Rather than being a challenge, Murphy sees the crossover between Contemporary Dance and Musical Theatre choreography as a natural fit.
“I’m a narrative choreographer in many ways. I’ve always loved storytelling as a choreographer; I think it’s my forte. So it seems to me that an involvement in a musical is a fairly comfortable fit for me. Sometimes dance is decorative, and you stop the show and have a dance number. In a musical, I feel that dance should be a part of the process of storytelling. Sometimes I feel the same thing happens in ballet; you know, when something is definitely put in there to wake people up, as opposed to advancing the heroine’s plot action. In dance, even Suite Synergy, I have to say, although there is no storyline, there is definitely a visceral emotional journey that you take, because there’s something about the primal aspect of those drums, once they start, that brings out the worst and best in dancers – brings out the animal.

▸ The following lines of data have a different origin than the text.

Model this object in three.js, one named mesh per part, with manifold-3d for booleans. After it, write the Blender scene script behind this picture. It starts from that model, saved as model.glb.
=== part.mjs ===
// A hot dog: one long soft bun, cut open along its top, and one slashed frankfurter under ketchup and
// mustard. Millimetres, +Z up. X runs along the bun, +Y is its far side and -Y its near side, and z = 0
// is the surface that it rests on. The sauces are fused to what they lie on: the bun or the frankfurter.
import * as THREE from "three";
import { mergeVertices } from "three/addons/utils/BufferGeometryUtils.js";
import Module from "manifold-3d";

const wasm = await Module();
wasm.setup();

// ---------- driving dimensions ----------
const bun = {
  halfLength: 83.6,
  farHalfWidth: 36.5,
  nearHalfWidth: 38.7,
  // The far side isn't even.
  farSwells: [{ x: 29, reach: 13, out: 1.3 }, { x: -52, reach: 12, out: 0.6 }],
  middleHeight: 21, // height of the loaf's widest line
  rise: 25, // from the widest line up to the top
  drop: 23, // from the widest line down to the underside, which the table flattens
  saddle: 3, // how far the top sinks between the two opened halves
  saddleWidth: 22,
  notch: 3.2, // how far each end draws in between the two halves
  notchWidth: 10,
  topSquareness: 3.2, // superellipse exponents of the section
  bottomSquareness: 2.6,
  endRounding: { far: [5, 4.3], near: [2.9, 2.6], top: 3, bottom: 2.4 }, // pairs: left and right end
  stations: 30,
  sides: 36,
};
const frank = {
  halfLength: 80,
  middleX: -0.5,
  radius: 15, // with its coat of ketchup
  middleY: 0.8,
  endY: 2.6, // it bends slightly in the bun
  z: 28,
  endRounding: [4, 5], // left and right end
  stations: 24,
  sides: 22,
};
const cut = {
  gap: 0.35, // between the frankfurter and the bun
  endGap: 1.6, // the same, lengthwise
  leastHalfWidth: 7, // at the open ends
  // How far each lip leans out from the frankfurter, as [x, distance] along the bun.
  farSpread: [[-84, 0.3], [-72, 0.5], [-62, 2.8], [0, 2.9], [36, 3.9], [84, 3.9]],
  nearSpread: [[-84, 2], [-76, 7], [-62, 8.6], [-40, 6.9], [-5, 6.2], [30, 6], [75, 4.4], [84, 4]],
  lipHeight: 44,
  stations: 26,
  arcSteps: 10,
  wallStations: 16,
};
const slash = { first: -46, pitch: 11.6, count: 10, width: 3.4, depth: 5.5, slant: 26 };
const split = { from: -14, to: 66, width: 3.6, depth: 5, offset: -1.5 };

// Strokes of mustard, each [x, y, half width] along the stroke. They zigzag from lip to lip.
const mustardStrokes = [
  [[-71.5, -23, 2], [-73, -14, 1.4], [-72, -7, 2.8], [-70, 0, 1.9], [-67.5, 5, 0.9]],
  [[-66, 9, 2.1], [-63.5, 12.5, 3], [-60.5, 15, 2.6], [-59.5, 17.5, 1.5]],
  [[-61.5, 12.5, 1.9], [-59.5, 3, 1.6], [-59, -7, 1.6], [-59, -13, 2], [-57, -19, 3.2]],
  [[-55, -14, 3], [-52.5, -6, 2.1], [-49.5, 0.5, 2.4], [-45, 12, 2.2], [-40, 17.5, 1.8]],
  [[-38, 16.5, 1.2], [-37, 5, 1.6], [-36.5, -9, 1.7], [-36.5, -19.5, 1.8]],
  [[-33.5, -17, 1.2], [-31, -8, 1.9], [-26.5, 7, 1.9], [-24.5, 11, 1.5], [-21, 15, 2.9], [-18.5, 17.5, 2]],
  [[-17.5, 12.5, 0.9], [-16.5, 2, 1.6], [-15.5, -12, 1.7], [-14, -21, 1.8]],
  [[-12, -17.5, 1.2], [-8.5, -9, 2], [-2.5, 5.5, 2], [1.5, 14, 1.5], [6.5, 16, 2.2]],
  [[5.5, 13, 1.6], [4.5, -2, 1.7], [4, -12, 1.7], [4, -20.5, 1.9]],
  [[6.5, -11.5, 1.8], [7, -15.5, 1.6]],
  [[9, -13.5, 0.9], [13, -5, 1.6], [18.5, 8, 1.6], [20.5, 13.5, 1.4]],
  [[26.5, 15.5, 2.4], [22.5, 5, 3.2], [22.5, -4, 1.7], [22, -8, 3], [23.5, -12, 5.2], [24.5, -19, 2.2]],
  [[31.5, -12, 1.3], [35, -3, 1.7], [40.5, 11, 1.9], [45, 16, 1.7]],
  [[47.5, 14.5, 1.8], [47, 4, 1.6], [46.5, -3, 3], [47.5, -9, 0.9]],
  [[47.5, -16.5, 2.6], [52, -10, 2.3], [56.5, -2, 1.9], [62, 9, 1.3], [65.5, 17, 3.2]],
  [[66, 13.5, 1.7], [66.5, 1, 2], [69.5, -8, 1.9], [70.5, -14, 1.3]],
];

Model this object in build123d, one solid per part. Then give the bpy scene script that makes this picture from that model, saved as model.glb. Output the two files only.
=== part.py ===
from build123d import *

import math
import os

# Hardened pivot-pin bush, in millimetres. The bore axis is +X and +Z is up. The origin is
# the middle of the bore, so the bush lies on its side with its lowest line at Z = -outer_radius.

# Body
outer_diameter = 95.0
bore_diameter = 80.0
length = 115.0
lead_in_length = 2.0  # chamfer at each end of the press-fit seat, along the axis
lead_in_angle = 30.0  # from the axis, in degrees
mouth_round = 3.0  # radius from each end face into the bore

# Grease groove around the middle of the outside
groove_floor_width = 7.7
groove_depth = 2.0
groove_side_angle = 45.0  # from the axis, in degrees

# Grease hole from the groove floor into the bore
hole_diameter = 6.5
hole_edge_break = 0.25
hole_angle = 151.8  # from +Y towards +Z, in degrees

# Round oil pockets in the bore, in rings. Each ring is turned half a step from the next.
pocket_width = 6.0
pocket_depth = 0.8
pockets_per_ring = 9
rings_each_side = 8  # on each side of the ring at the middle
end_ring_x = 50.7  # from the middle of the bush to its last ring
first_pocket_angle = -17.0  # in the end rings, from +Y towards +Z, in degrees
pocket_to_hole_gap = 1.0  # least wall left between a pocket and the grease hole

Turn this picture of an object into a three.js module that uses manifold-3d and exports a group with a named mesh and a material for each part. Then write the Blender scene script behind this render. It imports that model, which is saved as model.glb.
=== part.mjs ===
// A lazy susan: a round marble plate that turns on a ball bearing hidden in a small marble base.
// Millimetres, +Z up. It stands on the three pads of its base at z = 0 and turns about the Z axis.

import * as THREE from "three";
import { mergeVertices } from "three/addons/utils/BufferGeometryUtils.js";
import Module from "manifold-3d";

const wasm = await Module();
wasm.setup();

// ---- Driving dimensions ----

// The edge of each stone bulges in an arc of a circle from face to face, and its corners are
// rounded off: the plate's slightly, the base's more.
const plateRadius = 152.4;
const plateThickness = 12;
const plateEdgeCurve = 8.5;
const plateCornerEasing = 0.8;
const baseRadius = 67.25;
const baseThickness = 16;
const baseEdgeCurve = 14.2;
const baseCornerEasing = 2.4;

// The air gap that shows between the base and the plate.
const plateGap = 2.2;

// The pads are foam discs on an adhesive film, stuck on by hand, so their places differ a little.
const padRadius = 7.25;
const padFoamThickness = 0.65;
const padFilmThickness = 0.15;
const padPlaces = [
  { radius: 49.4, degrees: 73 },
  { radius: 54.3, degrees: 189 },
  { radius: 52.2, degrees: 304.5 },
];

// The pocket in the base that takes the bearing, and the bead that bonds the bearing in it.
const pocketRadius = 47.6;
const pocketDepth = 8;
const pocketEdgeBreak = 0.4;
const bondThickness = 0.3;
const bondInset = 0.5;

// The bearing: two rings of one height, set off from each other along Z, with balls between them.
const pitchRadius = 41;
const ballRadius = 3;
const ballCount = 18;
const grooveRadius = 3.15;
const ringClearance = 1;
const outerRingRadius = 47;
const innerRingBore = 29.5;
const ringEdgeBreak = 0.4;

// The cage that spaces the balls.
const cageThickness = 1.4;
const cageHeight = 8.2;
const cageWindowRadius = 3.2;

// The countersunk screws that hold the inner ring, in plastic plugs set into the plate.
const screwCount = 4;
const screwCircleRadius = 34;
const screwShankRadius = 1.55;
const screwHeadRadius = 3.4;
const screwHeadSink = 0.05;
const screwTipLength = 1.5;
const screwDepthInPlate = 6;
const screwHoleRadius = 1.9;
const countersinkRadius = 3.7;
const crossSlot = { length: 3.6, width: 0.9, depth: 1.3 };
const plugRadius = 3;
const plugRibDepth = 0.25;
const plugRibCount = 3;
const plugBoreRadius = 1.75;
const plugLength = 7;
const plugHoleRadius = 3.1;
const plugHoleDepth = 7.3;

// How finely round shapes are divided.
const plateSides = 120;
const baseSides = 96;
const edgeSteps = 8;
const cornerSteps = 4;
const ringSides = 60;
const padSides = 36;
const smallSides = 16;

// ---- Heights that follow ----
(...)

“I’ve got three beautiful projects this year. Suite Synergy is very close to my heart because it’s a revisiting of works that I feel very loving towards. The adventure of a new musical is thrilling, but then at the end of the year, there’s a great monster called Romeo and Juliet with the Australian Ballet. That is huge, and will have been two years in the pipeline.
“Each one of those works is so different to the next, and I think that’s what keeps my spirits very high. I don’t want to feel like I’m in a grind.”
Suite Synergy opened at the State Theatre, the Arts Centre, Melbourne on March 23 and the Lyric Theatre, Star City on April 6, 2011.